入社まもない頃、社員旅行の幹事をおおせつかった。
皆なから集めた旅費大枚をウエストバッグに入れて走行中、ふと気がついたらなかった。真っ白になった。しかし、バッグのなかに旅館のパンフなどが入っていて、運よく連絡が来た。
「本当に、良い方に拾っていただき、九死に一生を得ました。あの時、戻らなかったらとても二代目をデザインできませんでした(笑)。とにかく、やはりVMAXの加速はスゴイな、と。
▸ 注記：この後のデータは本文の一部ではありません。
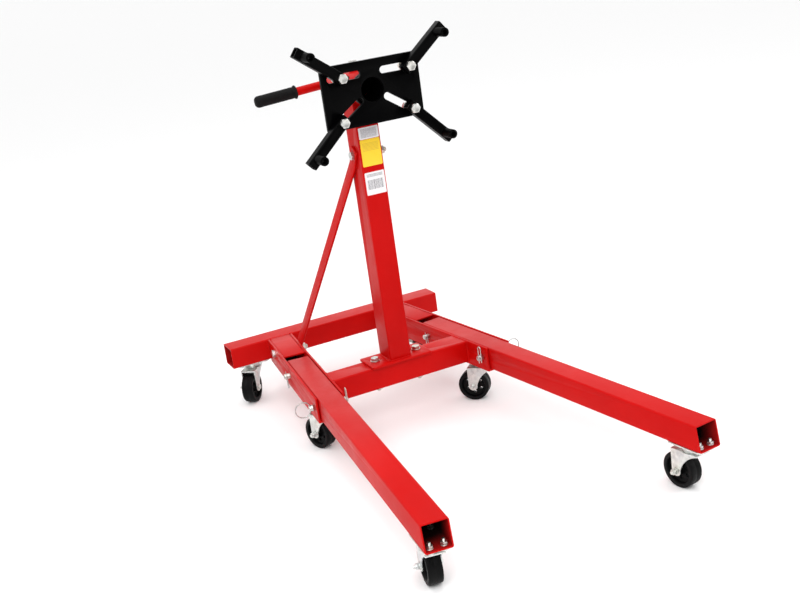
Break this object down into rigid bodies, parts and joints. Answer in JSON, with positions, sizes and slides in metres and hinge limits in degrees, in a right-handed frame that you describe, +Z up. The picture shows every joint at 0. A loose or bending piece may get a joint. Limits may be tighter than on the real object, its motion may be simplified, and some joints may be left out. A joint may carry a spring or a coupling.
{
  "type": "engine stand",
  "caption": "Folding red engine stand with a slotted black mounting plate on a turning head, adjustable engine arms, pull handle, hinged legs and swivel casters.",
  "frame": {"origin": "on the floor under the middle of the overall length and width", "axes": "+Z up, +Y to the rear beam, the legs reach towards -Y, +X to the right seen from the front"},
  "size_m": [0.7056, 1.3414, 1.0153],
  "materials": {
    "red_paint": "gloss",
    "black_paint": "satin",
    "bright_steel": "satin",
    "zinc": "satin",
    "black_plastic": "matte",
    "black_rubber": "matte",
    "label_film": "matte"
  },
  "bodies": {
    "frame": {"brace_bolts": "bright_steel", "brace_left": "red_paint", "brace_right": "red_paint", "cross_beam": "red_paint", "foot_bolts": "bright_steel", "foot_plate": "red_paint", "frame_caster_pads": "zinc", "head_sleeve": "red_paint", "mid_caster_screws": "zinc", "pivot_clips": "bright_steel", "pivot_pins": "bright_steel", "post": "red_paint", "post_labels": "label_film", "rear_beam": "red_paint", "rear_caster_bolts": "zinc", "socket_left_floor": "red_paint", "socket_left_sides": "red_paint", "socket_left_stub": "red_paint", "socket_right_floor": "red_paint", "socket_right_sides": "red_paint", "socket_right_stub": "red_paint"},
    "leg_left": {"leg_left": "red_paint", "leg_left_caster_pad": "zinc", "leg_left_caster_bolts": "zinc"},
    "leg_right": {"leg_right": "red_paint", "leg_right_caster_pad": "zinc", "leg_right_caster_bolts": "zinc"},
    "head": {"spindle": "black_paint", "spindle_collar": "black_paint", "mounting_plate": "black_paint", "handle_bar": "red_paint", "handle_grip": "black_rubber"},
    "index_pin": {"index_pin": "bright_steel"},
    "swivel_rear_right": {"fork_rear_right": "zinc"},
    "roller_rear_right": {"wheel_rear_right": "black_plastic"},
    "swivel_rear_left": {"fork_rear_left": "zinc"},
    "roller_rear_left": {"wheel_rear_left": "black_plastic"},
    "swivel_mid_right": {"fork_mid_right": "zinc"},
    "roller_mid_right": {"wheel_mid_right": "black_plastic"},
    "swivel_mid_left": {"fork_mid_left": "zinc"},
    "roller_mid_left": {"wheel_mid_left": "black_plastic"},
    "swivel_front_right": {"fork_front_right": "zinc"},
    "roller_front_right": {"wheel_front_right": "black_plastic"},
    "swivel_front_left": {"fork_front_left": "zinc"},
    "roller_front_left": {"wheel_front_left": "black_plastic"},
    "arm_clamp_1": {"arm_bolt_1": "bright_steel"},
    "engine_arm_1": {"arm_1": "black_paint"},
    "arm_clamp_2": {"arm_bolt_2": "bright_steel"},
    "engine_arm_2": {"arm_2": "black_paint"},
    "arm_clamp_3": {"arm_bolt_3": "bright_steel"},
    "engine_arm_3": {"arm_3": "black_paint"},
    "arm_clamp_4": {"arm_bolt_4": "bright_steel"},
    "engine_arm_4": {"arm_4": "black_paint"},
    "lock_left_outer": {"lock_pin_left_outer": "bright_steel", "lock_ring_left": "bright_steel"},
    "lock_left_inner": {"lock_pin_left_inner": "bright_steel"},
    "lock_right_outer": {"lock_pin_right_outer": "bright_steel", "lock_ring_right": "bright_steel"},
    "lock_right_inner": {"lock_pin_right_inner": "bright_steel"}
  },
  "joints": [
    {"name": "leg_left_fold", "type": "hinge", "parent": "frame", "child": "leg_left", "pos_m": [-0.20889, 0.35048, 0.142], "axis": [-0.9938, 0.1115, 0], "range_deg": [0, 82]},
    {"name": "leg_right_fold", "type": "hinge", "parent": "frame", "child": "leg_right", "pos_m": [0.20889, 0.35048, 0.142], "axis": [-0.9938, -0.1115, 0], "range_deg": [0, 82]},
    {"name": "head_turn", "type": "hinge", "parent": "frame", "child": "head", "pos_m": [0, 0.22048, 0.884], "axis": [0, 1, 0], "continuous": true},
    {"name": "index_pin_lift", "type": "slide", "parent": "frame", "child": "index_pin", "axis": [0, 0, 1], "range_m": [-0.006, 0.02]},
    {"name": "arm_1_slide", "type": "slide", "parent": "head", "child": "arm_clamp_1", "axis": [-1, 0, 0], "range_m": [-0.0415, 0.0198]},
    {"name": "arm_1_swing", "type": "hinge", "parent": "arm_clamp_1", "child": "engine_arm_1", "pos_m": [-0.083, 0.07798, 0.925], "axis": [0, 1, 0], "range_deg": [-30, 30]},
    {"name": "arm_2_slide", "type": "slide", "parent": "head", "child": "arm_clamp_2", "axis": [1, 0, 0], "range_m": [-0.0525, 0.0088]},
    {"name": "arm_2_swing", "type": "hinge", "parent": "arm_clamp_2", "child": "engine_arm_2", "pos_m": [0.094, 0.07798, 0.925], "axis": [0, 1, 0], "range_deg": [-30, 30]},
    {"name": "arm_3_slide", "type": "slide", "parent": "head", "child": "arm_clamp_3", "axis": [0.8279, 0, -0.5608], "range_m": [-0.0505, 0.0083]},
    {"name": "arm_3_swing", "type": "hinge", "parent": "arm_clamp_3", "child": "engine_arm_3", "pos_m": [0.091, 0.07798, 0.82474], "axis": [0, 1, 0], "range_deg": [-30, 30]},
    {"name": "arm_4_slide", "type": "slide", "parent": "head", "child": "arm_clamp_4", "axis": [-0.8279, 0, -0.5608], "range_m": [-0.054, 0.0046]},
    {"name": "arm_4_swing", "type": "hinge", "parent": "arm_clamp_4", "child": "engine_arm_4", "pos_m": [-0.094, 0.07798, 0.82271], "axis": [0, 1, 0], "range_deg": [-30, 30]},
    {"name": "caster_rear_right_swivel", "type": "hinge", "parent": "frame", "child": "swivel_rear_right", "pos_m": [0.266, 0.63548, 0.093], "axis": [0, 0, 1], "continuous": true},
    {"name": "caster_rear_right_roll", "type": "hinge", "parent": "swivel_rear_right", "child": "roller_rear_right", "pos_m": [0.25364, 0.60488, 0.042], "axis": [0.9272, -0.3746, 0], "continuous": true},
    {"name": "caster_rear_left_swivel", "type": "hinge", "parent": "frame", "child": "swivel_rear_left", "pos_m": [-0.266, 0.63548, 0.093], "axis": [0, 0, 1], "continuous": true},
    {"name": "caster_rear_left_roll", "type": "hinge", "parent": "swivel_rear_left", "child": "roller_rear_left", "pos_m": [-0.28632, 0.60947, 0.042], "axis": [0.788, -0.6157, 0], "continuous": true},
    {"name": "caster_mid_right_swivel", "type": "hinge", "parent": "frame", "child": "swivel_mid_right", "pos_m": [0.2323, 0.14179, 0.093], "axis": [0, 0, 1], "continuous": true},
    {"name": "caster_mid_right_roll", "type": "hinge", "parent": "swivel_mid_right", "child": "roller_mid_right", "pos_m": [0.20856, 0.16472, 0.042], "axis": [-0.6947, -0.7193, 0], "continuous": true},
    {"name": "caster_mid_left_swivel", "type": "hinge", "parent": "frame", "child": "swivel_mid_left", "pos_m": [-0.2323, 0.14179, 0.093], "axis": [0, 0, 1], "continuous": true},
    {"name": "caster_mid_left_roll", "type": "hinge", "parent": "swivel_mid_left", "child": "roller_mid_left", "pos_m": [-0.24413, 0.1726, 0.042], "axis": [-0.9336, -0.3584, 0], "continuous": true},
    {"name": "caster_front_right_swivel", "type": "hinge", "parent": "leg_right", "child": "swivel_front_right", "pos_m": [0.31724, -0.61546, 0.093], "axis": [0, 0, 1], "continuous": true},
    {"name": "caster_front_right_roll", "type": "hinge", "parent": "swivel_front_right", "child": "roller_front_right", "pos_m": [0.31208, -0.58286, 0.042], "axis": [-0.9877, -0.1564, 0], "continuous": true},
    {"name": "caster_front_left_swivel", "type": "hinge", "parent": "leg_left", "child": "swivel_front_left", "pos_m": [-0.31724, -0.61546, 0.093], "axis": [0, 0, 1], "continuous": true},
    {"name": "caster_front_left_roll", "type": "hinge", "parent": "swivel_front_left", "child": "roller_front_left", "pos_m": [-0.31094, -0.58306, 0.042], "axis": [-0.9816, 0.1908, 0], "continuous": true},
    {"name": "lock_left_outer_slide", "type": "slide", "parent": "frame", "child": "lock_left_outer", "axis": [-0.9938, 0.1115, 0], "range_m": [-0.004, 0.04]},
    {"name": "lock_left_inner_slide", "type": "slide", "parent": "frame", "child": "lock_left_inner", "axis": [0.9938, -0.1115, 0], "range_m": [-0.004, 0.04]},
    {"name": "lock_right_outer_slide", "type": "slide", "parent": "frame", "child": "lock_right_outer", "axis": [0.9938, 0.1115, 0], "range_m": [-0.004, 0.04]},
    {"name": "lock_right_inner_slide", "type": "slide", "parent": "frame", "child": "lock_right_inner", "axis": [-0.9938, -0.1115, 0], "range_m": [-0.004, 0.04]}
  ]
}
止め具が緩むほどの加速Gを受けとめると同時に、このバイクは贅肉を落とすために財布ひとつ入れるスペースすらない。これがVMAXの普遍性の一つです(笑)」
VMAXを駆る読者も多くいらっしゃるが、マッチョマン、バトルスーツという色めがねでない見方、既存の常識に囚われない心の窓も芽生えつつある。変わるもの、変わらないもの、変わらなきゃと想うもの。微妙なスタンスのなかへ、世界最強最速級のV4が、新しく放たれた。
「強いもの、速いものへの人間の普遍の憧れの具現化が我々がVMAXにこめたものです。それは世界に対する日本人のバイク創りへの美意識、そしてオリジンへのプライドです。そんなメッセージを発信できたのでないでしょうか」
(一条氏)「時にはアクセルを一気に開けてみて、元気だしていきましょう(笑)」
(梅本氏)すぐ近所の目白通りからは、いろんなエグゾーストノートが聴こえてきていた。